• OBJECTIVE: Include in the output exactly the lines from the opening of the data through the line containing "return Compound(children=[facing(seat, 0, z, right)", and nothing more.

>> Start RAW DATA

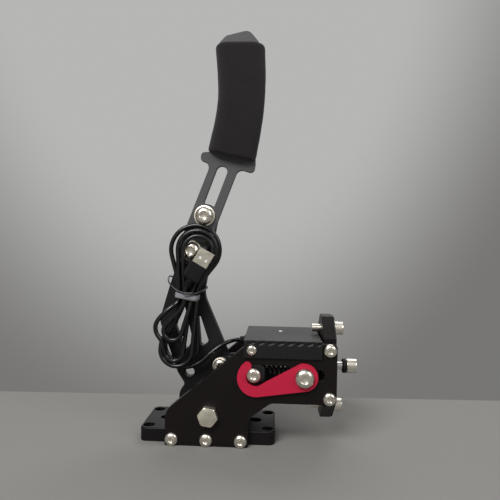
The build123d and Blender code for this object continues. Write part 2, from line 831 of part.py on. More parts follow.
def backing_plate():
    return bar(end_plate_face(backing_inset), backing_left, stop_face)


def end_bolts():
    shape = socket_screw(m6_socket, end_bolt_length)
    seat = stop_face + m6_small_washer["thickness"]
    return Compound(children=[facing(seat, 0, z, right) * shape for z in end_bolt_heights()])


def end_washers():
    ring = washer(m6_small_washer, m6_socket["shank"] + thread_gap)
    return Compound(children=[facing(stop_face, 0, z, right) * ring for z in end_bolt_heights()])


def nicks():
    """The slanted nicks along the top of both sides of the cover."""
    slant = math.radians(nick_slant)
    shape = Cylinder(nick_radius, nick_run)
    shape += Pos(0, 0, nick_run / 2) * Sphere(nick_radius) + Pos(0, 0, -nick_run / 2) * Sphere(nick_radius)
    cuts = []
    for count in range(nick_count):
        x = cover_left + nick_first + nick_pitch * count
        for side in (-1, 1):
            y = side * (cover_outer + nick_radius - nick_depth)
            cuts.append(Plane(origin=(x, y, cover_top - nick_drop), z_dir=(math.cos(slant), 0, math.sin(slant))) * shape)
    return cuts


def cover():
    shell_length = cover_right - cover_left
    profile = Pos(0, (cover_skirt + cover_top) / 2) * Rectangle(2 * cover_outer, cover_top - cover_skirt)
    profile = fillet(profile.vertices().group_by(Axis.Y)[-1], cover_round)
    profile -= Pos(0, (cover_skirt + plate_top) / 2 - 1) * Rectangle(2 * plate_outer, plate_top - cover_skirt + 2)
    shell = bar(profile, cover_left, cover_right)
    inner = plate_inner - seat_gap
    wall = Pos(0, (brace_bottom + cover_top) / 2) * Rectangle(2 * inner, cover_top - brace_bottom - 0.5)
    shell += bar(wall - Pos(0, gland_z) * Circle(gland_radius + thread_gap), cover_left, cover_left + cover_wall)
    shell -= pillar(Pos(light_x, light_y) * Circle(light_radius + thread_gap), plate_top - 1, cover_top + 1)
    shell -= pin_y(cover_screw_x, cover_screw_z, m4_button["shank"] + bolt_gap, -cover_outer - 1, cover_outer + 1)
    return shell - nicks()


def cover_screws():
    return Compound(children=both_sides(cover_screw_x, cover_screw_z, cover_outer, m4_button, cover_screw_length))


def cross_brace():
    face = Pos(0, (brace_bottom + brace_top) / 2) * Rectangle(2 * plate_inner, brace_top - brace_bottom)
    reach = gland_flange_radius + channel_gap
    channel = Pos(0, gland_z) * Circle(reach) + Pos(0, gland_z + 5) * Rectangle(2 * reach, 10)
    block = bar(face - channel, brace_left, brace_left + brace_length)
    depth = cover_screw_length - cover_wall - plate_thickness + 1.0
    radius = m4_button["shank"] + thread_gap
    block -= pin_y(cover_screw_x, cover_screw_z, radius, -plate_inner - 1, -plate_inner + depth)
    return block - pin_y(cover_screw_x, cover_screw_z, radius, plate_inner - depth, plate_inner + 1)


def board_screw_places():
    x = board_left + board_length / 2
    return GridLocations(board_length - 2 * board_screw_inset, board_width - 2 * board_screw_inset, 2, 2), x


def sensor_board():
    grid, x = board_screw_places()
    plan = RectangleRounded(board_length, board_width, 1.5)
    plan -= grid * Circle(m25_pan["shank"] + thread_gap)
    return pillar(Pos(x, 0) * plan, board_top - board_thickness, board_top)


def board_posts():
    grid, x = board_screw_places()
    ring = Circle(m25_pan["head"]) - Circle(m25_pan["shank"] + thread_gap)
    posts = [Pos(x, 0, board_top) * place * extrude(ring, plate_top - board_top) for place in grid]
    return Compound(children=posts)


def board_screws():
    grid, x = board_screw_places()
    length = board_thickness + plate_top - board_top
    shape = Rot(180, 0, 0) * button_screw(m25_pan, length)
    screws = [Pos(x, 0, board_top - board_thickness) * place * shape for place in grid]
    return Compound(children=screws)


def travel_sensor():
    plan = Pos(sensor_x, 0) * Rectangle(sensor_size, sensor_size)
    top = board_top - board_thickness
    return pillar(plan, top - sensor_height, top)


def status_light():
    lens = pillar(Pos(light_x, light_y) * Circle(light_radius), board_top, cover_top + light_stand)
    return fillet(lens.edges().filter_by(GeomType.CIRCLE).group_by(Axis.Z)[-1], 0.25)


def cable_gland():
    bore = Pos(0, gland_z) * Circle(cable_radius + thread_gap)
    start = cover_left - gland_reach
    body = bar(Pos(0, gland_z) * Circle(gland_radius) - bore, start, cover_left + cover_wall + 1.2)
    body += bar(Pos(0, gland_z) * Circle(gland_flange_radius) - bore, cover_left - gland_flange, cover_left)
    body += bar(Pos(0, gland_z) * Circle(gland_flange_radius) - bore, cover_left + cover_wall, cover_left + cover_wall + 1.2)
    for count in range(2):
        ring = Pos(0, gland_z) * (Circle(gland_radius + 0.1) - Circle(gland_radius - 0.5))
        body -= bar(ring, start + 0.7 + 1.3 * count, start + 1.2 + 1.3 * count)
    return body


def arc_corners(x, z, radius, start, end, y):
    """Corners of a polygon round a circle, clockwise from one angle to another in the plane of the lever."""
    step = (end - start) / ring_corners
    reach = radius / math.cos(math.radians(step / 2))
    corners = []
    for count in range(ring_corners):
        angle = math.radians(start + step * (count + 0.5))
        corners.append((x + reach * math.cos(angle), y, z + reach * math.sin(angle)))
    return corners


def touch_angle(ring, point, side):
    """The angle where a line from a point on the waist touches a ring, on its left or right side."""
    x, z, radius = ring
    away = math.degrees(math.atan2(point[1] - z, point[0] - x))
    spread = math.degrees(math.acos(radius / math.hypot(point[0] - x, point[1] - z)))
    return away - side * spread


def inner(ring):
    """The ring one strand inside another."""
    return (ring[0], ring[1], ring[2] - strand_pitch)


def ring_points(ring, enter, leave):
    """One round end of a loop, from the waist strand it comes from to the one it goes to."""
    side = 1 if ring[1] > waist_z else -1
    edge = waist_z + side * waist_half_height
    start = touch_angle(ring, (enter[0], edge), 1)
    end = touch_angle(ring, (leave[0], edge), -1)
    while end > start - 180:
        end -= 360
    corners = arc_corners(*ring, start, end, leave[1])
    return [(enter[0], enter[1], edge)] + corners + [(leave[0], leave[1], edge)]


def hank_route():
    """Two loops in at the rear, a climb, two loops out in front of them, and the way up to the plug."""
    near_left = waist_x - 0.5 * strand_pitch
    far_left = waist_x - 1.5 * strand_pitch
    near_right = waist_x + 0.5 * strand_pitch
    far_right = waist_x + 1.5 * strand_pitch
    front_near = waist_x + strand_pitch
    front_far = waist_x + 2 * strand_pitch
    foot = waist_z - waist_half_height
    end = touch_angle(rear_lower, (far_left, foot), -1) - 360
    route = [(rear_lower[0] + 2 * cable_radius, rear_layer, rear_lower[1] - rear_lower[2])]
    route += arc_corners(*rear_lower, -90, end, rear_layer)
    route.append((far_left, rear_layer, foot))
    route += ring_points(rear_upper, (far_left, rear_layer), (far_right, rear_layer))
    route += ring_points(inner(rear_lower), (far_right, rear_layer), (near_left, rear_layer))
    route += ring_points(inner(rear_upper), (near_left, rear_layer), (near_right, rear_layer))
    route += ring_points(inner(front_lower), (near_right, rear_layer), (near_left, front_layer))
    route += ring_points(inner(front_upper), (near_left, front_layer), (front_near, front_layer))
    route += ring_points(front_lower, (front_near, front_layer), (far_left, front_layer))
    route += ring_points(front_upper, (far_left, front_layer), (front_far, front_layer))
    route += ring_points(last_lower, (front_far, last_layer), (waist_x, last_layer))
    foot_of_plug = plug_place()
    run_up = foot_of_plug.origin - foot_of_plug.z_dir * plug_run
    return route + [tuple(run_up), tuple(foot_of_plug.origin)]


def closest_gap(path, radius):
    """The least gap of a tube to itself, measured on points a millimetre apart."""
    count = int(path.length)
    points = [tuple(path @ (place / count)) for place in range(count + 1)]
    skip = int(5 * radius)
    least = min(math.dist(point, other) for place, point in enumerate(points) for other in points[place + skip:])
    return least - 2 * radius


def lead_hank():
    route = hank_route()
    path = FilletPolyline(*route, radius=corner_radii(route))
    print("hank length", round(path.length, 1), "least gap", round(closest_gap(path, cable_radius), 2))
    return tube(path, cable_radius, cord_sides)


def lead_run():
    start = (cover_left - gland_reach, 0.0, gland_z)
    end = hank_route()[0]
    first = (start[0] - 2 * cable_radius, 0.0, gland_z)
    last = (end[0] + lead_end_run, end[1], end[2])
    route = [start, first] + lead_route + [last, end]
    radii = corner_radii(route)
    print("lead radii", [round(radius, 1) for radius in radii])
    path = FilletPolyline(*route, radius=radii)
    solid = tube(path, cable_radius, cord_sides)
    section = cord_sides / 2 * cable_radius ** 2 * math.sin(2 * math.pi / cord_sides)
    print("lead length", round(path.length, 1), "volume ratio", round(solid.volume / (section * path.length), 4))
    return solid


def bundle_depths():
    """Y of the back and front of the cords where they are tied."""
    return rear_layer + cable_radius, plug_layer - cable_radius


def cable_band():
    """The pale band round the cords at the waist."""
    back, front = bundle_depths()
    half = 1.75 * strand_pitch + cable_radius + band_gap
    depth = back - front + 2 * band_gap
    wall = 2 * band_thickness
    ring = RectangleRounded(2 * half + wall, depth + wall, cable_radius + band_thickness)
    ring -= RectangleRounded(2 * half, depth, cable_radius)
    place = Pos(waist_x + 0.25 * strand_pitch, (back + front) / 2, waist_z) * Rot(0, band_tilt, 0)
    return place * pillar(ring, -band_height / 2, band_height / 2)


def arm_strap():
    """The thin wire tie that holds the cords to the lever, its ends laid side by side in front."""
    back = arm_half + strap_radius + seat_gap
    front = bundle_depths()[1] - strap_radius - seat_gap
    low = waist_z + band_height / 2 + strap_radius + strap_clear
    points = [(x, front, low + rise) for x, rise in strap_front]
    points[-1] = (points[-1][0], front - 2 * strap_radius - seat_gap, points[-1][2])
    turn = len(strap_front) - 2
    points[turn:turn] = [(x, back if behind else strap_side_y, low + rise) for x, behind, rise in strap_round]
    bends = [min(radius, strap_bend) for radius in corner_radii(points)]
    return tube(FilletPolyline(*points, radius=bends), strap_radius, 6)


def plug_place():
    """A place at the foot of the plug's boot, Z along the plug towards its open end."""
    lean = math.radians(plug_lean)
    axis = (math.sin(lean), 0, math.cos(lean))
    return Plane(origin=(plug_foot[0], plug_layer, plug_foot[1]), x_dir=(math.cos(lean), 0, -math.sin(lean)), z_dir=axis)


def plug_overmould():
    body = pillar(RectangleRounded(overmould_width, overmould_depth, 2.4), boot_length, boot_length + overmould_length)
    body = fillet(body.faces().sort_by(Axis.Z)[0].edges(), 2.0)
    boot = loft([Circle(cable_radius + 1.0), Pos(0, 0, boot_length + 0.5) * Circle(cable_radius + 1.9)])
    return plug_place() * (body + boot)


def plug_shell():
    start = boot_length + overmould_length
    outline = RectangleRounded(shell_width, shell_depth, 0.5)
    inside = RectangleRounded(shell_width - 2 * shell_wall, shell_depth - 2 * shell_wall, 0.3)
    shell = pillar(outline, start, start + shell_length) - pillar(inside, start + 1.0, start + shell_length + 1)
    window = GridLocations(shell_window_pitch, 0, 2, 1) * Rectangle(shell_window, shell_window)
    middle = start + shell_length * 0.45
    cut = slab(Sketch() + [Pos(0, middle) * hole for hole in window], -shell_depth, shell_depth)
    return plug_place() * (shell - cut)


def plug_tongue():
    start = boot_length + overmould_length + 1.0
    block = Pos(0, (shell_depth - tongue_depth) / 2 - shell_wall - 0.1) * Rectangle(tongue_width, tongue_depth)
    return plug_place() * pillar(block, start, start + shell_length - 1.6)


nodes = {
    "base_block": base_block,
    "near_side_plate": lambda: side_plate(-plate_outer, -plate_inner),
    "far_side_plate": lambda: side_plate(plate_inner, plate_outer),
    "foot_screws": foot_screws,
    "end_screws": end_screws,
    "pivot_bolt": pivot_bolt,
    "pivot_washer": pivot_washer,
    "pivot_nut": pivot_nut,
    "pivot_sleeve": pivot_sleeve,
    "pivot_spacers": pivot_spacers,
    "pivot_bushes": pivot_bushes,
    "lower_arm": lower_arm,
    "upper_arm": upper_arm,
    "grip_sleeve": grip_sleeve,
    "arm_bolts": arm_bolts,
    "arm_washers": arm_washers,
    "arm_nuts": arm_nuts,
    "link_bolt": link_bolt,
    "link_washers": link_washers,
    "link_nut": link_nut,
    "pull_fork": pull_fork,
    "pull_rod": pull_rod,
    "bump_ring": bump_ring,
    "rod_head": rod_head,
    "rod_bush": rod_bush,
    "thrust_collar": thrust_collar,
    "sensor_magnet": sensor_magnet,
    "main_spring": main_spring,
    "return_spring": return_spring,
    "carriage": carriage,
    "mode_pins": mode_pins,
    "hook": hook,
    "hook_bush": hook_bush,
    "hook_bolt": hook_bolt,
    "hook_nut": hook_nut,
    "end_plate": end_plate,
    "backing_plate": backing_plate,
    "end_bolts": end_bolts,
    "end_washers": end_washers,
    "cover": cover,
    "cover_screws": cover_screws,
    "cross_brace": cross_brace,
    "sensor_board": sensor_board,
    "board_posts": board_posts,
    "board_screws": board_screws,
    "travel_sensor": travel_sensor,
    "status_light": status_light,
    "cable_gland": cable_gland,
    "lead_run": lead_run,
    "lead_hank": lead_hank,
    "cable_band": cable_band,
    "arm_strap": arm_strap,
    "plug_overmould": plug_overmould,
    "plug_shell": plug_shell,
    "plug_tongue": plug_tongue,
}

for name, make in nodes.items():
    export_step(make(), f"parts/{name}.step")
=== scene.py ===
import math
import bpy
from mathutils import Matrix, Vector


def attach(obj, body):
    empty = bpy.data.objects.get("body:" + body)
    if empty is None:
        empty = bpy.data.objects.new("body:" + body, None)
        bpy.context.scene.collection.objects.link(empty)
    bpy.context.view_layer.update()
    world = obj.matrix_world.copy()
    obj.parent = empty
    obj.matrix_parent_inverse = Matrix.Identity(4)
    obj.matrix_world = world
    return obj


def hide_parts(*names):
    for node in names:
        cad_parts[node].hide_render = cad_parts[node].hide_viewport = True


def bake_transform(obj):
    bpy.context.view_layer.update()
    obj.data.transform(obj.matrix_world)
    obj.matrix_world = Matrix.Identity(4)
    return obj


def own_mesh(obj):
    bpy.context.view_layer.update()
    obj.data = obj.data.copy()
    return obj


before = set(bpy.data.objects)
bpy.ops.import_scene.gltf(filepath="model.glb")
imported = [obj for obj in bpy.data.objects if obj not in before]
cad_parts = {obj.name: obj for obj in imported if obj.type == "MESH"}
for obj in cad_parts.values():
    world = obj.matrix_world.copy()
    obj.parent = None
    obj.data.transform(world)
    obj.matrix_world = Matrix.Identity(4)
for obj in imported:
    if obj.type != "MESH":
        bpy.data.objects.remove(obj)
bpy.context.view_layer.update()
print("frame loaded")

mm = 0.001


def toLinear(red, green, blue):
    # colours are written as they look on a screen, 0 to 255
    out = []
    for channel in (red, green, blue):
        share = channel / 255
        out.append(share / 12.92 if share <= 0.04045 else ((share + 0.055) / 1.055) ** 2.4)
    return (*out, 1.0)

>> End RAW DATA

• OUTPUT OF THE TASK:
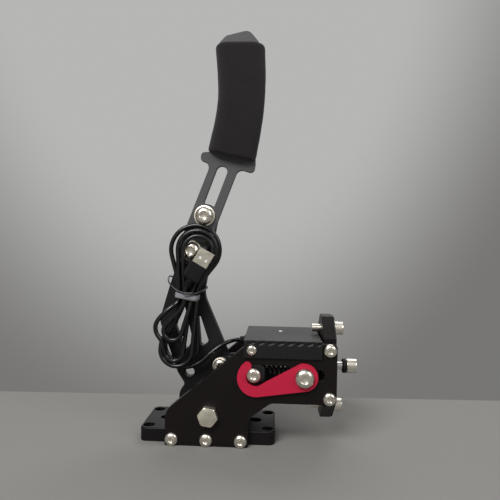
The build123d and Blender code for this object continues. Write part 2, from line 831 of part.py on. More parts follow.
def backing_plate():
    return bar(end_plate_face(backing_inset), backing_left, stop_face)


def end_bolts():
    shape = socket_screw(m6_socket, end_bolt_length)
    seat = stop_face + m6_small_washer["thickness"]
    return Compound(children=[facing(seat, 0, z, right) * shape for z in end_bolt_heights()])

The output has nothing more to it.